Given exercise – What is the number of lines in the data that hold the string "joints"? Reply with that number only.

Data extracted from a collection
==================================================
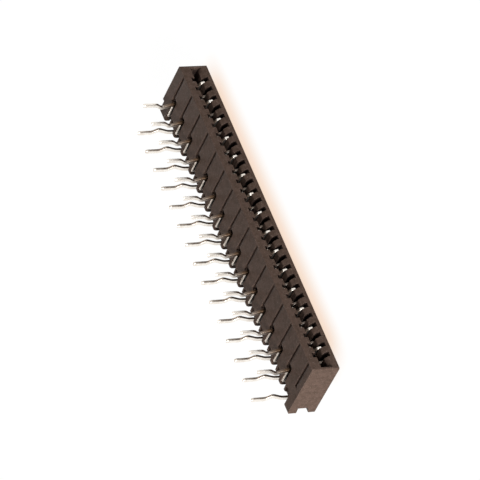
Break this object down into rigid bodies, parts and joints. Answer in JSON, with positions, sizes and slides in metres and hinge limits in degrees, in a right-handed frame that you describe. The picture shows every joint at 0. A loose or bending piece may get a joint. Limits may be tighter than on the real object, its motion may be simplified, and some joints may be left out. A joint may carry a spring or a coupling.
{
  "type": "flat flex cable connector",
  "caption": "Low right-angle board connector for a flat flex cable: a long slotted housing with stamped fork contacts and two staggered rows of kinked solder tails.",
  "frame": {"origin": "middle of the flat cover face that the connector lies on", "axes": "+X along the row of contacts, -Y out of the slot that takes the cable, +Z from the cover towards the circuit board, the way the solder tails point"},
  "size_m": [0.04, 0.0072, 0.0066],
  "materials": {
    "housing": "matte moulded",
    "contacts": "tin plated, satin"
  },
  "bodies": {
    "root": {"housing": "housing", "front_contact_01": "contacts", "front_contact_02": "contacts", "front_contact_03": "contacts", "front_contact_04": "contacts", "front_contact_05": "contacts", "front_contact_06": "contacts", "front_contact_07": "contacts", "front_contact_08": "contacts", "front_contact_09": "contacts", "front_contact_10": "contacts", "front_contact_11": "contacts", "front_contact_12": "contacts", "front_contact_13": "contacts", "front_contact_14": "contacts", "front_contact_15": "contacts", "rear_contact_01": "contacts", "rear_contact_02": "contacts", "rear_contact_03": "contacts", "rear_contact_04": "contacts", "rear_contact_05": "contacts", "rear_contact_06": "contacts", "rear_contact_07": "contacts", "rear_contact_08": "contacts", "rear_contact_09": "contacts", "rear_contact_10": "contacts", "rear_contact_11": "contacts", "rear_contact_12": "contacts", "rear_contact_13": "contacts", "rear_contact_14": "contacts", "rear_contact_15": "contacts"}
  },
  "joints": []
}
==================================================
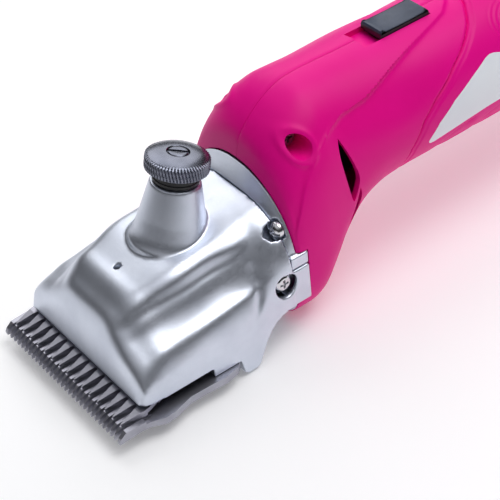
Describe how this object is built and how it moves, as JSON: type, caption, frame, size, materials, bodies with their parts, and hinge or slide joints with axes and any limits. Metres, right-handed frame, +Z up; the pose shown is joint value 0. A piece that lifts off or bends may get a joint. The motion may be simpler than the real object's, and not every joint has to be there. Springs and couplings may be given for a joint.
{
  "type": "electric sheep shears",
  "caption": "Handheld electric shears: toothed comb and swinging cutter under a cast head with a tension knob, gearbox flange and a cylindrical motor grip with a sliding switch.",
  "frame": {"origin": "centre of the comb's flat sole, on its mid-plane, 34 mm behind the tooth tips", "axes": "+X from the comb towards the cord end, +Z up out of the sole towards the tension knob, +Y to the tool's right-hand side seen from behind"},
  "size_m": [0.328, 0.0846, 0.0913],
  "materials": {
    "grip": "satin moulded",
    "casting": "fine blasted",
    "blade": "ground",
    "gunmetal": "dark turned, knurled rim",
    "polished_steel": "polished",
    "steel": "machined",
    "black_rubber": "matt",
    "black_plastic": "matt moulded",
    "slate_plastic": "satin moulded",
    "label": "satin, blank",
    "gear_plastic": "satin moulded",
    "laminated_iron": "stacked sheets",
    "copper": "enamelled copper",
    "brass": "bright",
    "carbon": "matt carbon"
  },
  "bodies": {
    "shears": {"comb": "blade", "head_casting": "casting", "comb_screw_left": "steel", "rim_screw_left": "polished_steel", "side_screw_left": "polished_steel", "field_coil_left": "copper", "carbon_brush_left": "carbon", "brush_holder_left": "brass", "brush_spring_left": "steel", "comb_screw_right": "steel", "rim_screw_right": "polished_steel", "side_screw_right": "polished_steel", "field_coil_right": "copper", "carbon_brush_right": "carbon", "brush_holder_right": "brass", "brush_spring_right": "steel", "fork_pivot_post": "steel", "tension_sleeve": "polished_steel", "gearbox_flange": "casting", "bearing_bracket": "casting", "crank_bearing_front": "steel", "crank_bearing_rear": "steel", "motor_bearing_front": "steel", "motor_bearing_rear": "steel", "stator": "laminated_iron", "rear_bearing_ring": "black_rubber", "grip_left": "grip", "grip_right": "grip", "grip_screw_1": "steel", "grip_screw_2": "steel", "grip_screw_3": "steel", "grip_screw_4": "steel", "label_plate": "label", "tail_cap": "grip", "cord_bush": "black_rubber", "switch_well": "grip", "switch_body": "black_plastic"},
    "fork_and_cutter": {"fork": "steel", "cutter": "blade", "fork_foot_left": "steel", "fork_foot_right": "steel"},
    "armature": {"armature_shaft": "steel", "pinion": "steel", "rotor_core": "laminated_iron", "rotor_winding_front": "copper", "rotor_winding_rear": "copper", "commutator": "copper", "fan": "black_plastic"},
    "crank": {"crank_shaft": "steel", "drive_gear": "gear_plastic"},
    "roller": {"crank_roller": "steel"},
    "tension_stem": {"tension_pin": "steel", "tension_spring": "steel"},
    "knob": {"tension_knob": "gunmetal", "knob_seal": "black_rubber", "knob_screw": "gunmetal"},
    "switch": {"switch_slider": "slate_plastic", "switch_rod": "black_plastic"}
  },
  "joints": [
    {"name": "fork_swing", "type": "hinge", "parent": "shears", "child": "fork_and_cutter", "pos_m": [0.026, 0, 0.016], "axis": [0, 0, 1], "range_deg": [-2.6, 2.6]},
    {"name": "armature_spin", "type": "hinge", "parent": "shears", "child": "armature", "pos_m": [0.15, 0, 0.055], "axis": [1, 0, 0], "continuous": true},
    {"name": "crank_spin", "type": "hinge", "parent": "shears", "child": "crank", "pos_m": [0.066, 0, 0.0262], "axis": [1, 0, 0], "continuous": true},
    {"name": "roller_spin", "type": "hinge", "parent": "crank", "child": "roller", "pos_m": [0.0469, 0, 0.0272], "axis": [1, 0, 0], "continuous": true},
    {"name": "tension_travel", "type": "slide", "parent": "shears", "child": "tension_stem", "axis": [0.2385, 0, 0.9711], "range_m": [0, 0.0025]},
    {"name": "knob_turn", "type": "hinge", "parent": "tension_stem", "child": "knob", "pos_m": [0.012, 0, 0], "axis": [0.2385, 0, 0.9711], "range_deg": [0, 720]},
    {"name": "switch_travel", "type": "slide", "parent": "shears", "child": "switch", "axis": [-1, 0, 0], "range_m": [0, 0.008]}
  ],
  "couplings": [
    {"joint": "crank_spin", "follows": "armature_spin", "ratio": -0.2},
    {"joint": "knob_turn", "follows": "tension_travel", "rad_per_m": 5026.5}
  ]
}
==================================================
The output – 4